REQUIRED TASK:
Copy the full set of lines exactly as given.

DATA:

◆ ◆ ◆

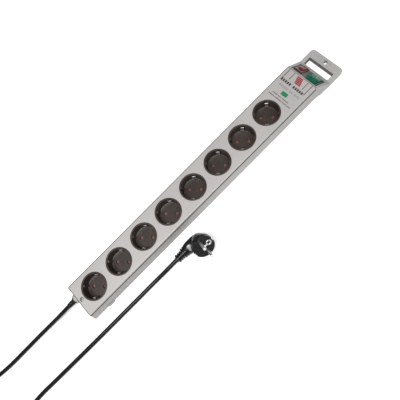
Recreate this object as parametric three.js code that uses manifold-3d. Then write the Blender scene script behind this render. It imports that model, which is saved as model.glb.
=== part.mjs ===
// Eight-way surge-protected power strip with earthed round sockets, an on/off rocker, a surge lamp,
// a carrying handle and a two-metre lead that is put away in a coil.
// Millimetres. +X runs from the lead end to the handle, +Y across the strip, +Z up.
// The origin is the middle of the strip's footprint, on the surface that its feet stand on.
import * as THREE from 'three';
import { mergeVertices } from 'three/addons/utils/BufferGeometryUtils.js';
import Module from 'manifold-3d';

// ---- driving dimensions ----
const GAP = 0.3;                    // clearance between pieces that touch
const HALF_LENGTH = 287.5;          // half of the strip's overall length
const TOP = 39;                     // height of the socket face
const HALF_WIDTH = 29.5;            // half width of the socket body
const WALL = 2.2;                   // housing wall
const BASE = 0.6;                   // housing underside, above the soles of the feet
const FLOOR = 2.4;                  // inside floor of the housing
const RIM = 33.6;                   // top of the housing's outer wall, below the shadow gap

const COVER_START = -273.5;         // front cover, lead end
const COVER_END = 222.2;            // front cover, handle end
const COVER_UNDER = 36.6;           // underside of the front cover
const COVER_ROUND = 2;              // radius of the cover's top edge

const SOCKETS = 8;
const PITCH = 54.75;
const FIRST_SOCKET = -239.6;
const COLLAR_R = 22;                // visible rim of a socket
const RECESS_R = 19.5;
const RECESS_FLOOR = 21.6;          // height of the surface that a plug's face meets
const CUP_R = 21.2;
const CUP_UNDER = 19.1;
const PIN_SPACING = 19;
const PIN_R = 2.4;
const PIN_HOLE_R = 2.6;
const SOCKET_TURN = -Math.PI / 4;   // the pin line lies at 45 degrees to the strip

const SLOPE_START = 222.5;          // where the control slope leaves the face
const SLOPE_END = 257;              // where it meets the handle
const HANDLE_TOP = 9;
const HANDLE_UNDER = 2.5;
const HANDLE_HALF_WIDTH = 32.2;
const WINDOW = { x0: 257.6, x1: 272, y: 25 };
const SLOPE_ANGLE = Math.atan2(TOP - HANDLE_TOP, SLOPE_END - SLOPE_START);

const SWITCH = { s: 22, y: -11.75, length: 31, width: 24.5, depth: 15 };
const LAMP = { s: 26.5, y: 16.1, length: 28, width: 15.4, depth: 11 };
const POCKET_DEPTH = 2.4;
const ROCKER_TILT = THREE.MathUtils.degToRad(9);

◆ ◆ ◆

RESPONSE FOR THIS EXERCISE:
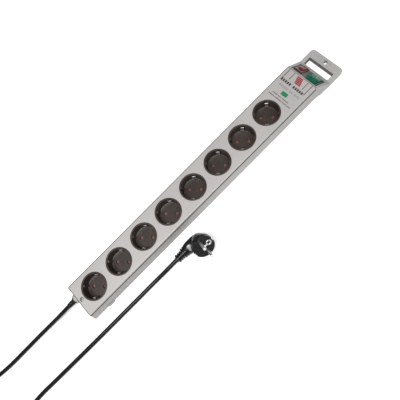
Recreate this object as parametric three.js code that uses manifold-3d. Then write the Blender scene script behind this render. It imports that model, which is saved as model.glb.
=== part.mjs ===
// Eight-way surge-protected power strip with earthed round sockets, an on/off rocker, a surge lamp,
// a carrying handle and a two-metre lead that is put away in a coil.
// Millimetres. +X runs from the lead end to the handle, +Y across the strip, +Z up.
// The origin is the middle of the strip's footprint, on the surface that its feet stand on.
import * as THREE from 'three';
import { mergeVertices } from 'three/addons/utils/BufferGeometryUtils.js';
import Module from 'manifold-3d';

// ---- driving dimensions ----
const GAP = 0.3;                    // clearance between pieces that touch
const HALF_LENGTH = 287.5;          // half of the strip's overall length
const TOP = 39;                     // height of the socket face
const HALF_WIDTH = 29.5;            // half width of the socket body
const WALL = 2.2;                   // housing wall
const BASE = 0.6;                   // housing underside, above the soles of the feet
const FLOOR = 2.4;                  // inside floor of the housing
const RIM = 33.6;                   // top of the housing's outer wall, below the shadow gap

const COVER_START = -273.5;         // front cover, lead end
const COVER_END = 222.2;            // front cover, handle end
const COVER_UNDER = 36.6;           // underside of the front cover
const COVER_ROUND = 2;              // radius of the cover's top edge

const SOCKETS = 8;
const PITCH = 54.75;
const FIRST_SOCKET = -239.6;
const COLLAR_R = 22;                // visible rim of a socket
const RECESS_R = 19.5;
const RECESS_FLOOR = 21.6;          // height of the surface that a plug's face meets
const CUP_R = 21.2;
const CUP_UNDER = 19.1;
const PIN_SPACING = 19;
const PIN_R = 2.4;
const PIN_HOLE_R = 2.6;
const SOCKET_TURN = -Math.PI / 4;   // the pin line lies at 45 degrees to the strip

const SLOPE_START = 222.5;          // where the control slope leaves the face
const SLOPE_END = 257;              // where it meets the handle
const HANDLE_TOP = 9;
const HANDLE_UNDER = 2.5;
const HANDLE_HALF_WIDTH = 32.2;
const WINDOW = { x0: 257.6, x1: 272, y: 25 };
const SLOPE_ANGLE = Math.atan2(TOP - HANDLE_TOP, SLOPE_END - SLOPE_START);

const SWITCH = { s: 22, y: -11.75, length: 31, width: 24.5, depth: 15 };
const LAMP = { s: 26.5, y: 16.1, length: 28, width: 15.4, depth: 11 };
const POCKET_DEPTH = 2.4;
const ROCKER_TILT = THREE.MathUtils.degToRad(9);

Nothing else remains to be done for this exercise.